Other approaches look beyond crises and emergencies and seek to promote non-police responses to chronic, low-level criminal activity (like drug possession, prostitution and petty theft) that stems from unmet behavioral health needs or poverty.
“We want to have an alternative response to a much wider array of situations than just non-crime crisis,” said Lisa Daugaard, the primary architect of the “Let Everyone Advance with Dignity” program in Seattle, which launched in 2011.
The LEAD model — which previously stood for Law Enforcement Assisted Diversion — has since been exported to other cities and works to address public safety concerns without punishment or incarceration. Caseworkers with LEAD help people secure stable housing, drug treatment, and other behavioral health services.
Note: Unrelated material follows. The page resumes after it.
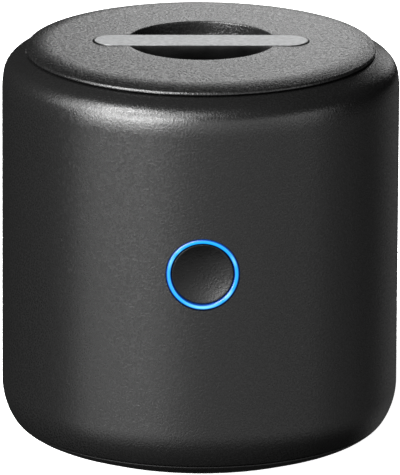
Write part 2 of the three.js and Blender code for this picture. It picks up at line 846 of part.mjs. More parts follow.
place("button_ribbon", ribbon(buttonRibbonWidth, buttonHeight - bracketSide / 2), amber());

// The lid sensor stands at the right, behind the mouth's flange
const sensorGroup = new THREE.Group();
sensorGroup.rotation.z = Math.PI / 2;
model.add(sensorGroup);
const sensorTop = flangeUnderside - linerWall - fitGap;
const sensorBottom = sensorTop - sensorBoardHeight;
const sensorBoard = block(sensorBoardWidth, smallBoardThickness, sensorBottom, sensorTop);
sensorBoard.translate(0, -smallBoardBack - smallBoardThickness / 2, 0);
place("lid_sensor_board", sensorBoard, greenBoard(), sensorGroup);
const sensorMiddle = (sensorBottom + sensorTop) / 2;
const sensor = block(
  sensorSide, sensorHeight, sensorMiddle - sensorSide / 2, sensorMiddle + sensorSide / 2);
sensor.translate(0, -smallBoardFront - sensorHeight / 2, 0);
place("lid_sensor", sensor, darkPlastic(), sensorGroup);
place("sensor_ribbon", ribbon(sensorRibbonWidth, sensorBottom), amber(), sensorGroup);

// Lid and what it carries
place("lid_shell", lidShell(), charcoal());
place("handle_bar", handleBar(), darkPlastic());
place("handle_inlay", handleInlay(), satinMetal());
place("lid_cover", lidCover(), darkPlastic());
place(
  "lid_reflector",
  disc(spigotInside - mirrorInset, spigotBottom - mirrorThickness, spigotBottom, ringFacets),
  mirrorMetal());
place(
  "lid_seal",
  ring(mouthRadius, mouthRadius + sealWidth, lidEdge - sealThickness, lidEdge, ringFacets),
  silicone());
const gripBottom = lidEdge - gripDrop - gripWidth;
place(
  "grip_ring",
  ring(
    spigotRadius - gripBite + fitGap,
    spigotRadius + gripProud,
    gripBottom,
    gripBottom + gripWidth,
    ringFacets),
  blackRubber());
const magnet = place("sensor_magnet", disc(magnetRadius, 0, magnetHeight, smallFacets), steel());
magnet.position.set(magnetPlace, 0, coverTop);

const lidHeadSeat = spigotBottom + screwHeadHeight + fitGap;
quarterAngles.forEach((angle, index) => {
  const mesh = place(
    `lid_screw_${index + 1}`,
    screw(screwHeadRadius, screwHeadHeight, screwRadius, coverTop + lidScrewBite - lidHeadSeat),
    steel());
  const x = lidScrewCircle * Math.cos(angle);
  mesh.position.set(x, lidScrewCircle * Math.sin(angle), lidHeadSeat);
});

[1, -1].forEach((side, index) => {
  const mesh = place(
    `bar_screw_${index + 1}`,
    screw(screwHeadRadius, screwHeadHeight, screwRadius, pocketWall + barScrewBite),
    steel());
  mesh.position.set(side * (barLength / 2 - barScrewInset), 0, barBottom - pocketWall);
});

export default model;
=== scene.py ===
# A round pacifier sterilizer case: a charcoal moulded body and lift-off lid, a satin metal bar
# over a finger recess, and a dished button in a lit blue ring. Metres, +Z up, the front faces -Y.

import json
import math
import bpy
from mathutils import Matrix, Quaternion, Vector


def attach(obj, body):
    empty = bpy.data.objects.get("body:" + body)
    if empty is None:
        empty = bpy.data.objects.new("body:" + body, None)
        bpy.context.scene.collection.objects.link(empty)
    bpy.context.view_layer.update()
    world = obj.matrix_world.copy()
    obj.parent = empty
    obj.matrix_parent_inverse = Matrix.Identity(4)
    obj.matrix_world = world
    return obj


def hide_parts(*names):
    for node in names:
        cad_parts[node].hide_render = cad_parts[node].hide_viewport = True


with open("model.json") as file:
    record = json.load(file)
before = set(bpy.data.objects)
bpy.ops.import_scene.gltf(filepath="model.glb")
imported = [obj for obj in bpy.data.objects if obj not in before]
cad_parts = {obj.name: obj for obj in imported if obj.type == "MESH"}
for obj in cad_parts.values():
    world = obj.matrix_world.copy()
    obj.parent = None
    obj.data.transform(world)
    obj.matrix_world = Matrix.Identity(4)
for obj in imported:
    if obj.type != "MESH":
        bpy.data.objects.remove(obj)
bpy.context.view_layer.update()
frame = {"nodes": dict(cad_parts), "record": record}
nodes = frame["nodes"]

mm = 0.001
tiny = 1e-6  # points closer than this, in metres, are one point
quarter = math.pi / 2
crease = math.radians(32)  # edges that bend by more than this stay sharp


# ---- Sizes, in millimetres ----

# The body's radius is a hair less than the solid's 40, so that the scene stays inside its box
body_radius, shell_wall, mouth_radius = 39.998, 2.2, 31.62
rim_radius, rim_height = 35.3, 79.8  # the flat rim under the lid
blend_radius, blend_end = 18.0, math.radians(10)
shoulder_radius, shoulder_slope, brow_radius = 4.37, math.radians(32), 20.0
seam_height, seam_gap, lower_radius, lower_height = 4.2, 0.2, 13.4, 11.6
edge_radius, cone_slope, edge_slope, base_bottom = 8.0, math.radians(20), math.radians(47), 0.3
button_height, socket_height = 44.7, 13.93
ring_inner, ring_outer = 6.3, 7.28
port_length, port_width = 12.14, 6.46

# The wall runs up into the shoulder through a gentle blend, and the shoulder into the flatter brow
blend_step = blend_radius - shoulder_radius
shoulder_middle = body_radius - blend_radius + blend_step * math.cos(blend_end)
brow_start = shoulder_middle + shoulder_radius * math.sin(shoulder_slope)
brow_middle = brow_start - brow_radius * math.sin(shoulder_slope)
brow_end = math.asin((rim_radius - brow_middle) / brow_radius)
brow_centre = (brow_middle, rim_height - brow_radius * math.cos(brow_end))
shoulder_centre = (shoulder_middle,
                   brow_centre[1] + (brow_radius - shoulder_radius) * math.cos(shoulder_slope))
blend_centre = (body_radius - blend_radius,
                shoulder_centre[1] - blend_step * math.sin(blend_end))
lower_angle = math.degrees(math.asin((lower_height - seam_height) / lower_radius))
lower_centre = (body_radius - lower_radius, lower_height)
seam_radius = lower_centre[0] + lower_radius * math.cos(math.radians(lower_angle))
shell_lip = lower_centre[0] + (lower_radius - shell_wall) * math.cos(math.radians(lower_angle))
flange_under = shoulder_centre[1] + shoulder_radius - shell_wall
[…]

All these various efforts are vulnerable to changes in political power, public opinion, and funding from government and private sponsors. In Iowa, members of co-responder programs are concerned that a plan to overhaul and centralize the state’s mental health and disability services could leave them out in the cold. In Minneapolis, a recent federal audit found that in 2020, the Trump administration used a “seriously flawed” process to deny the city $900,000 for its LEAD program. In the denial, a Trump official noted that some of the city’s councilmembers had expressed support for the “defund the police” movement.
And this week, House Republicans called for a financial probe into the 988 program after discovering that more than 80% of federal money to help states, territories and tribes implement the 988 hotline remains unspent.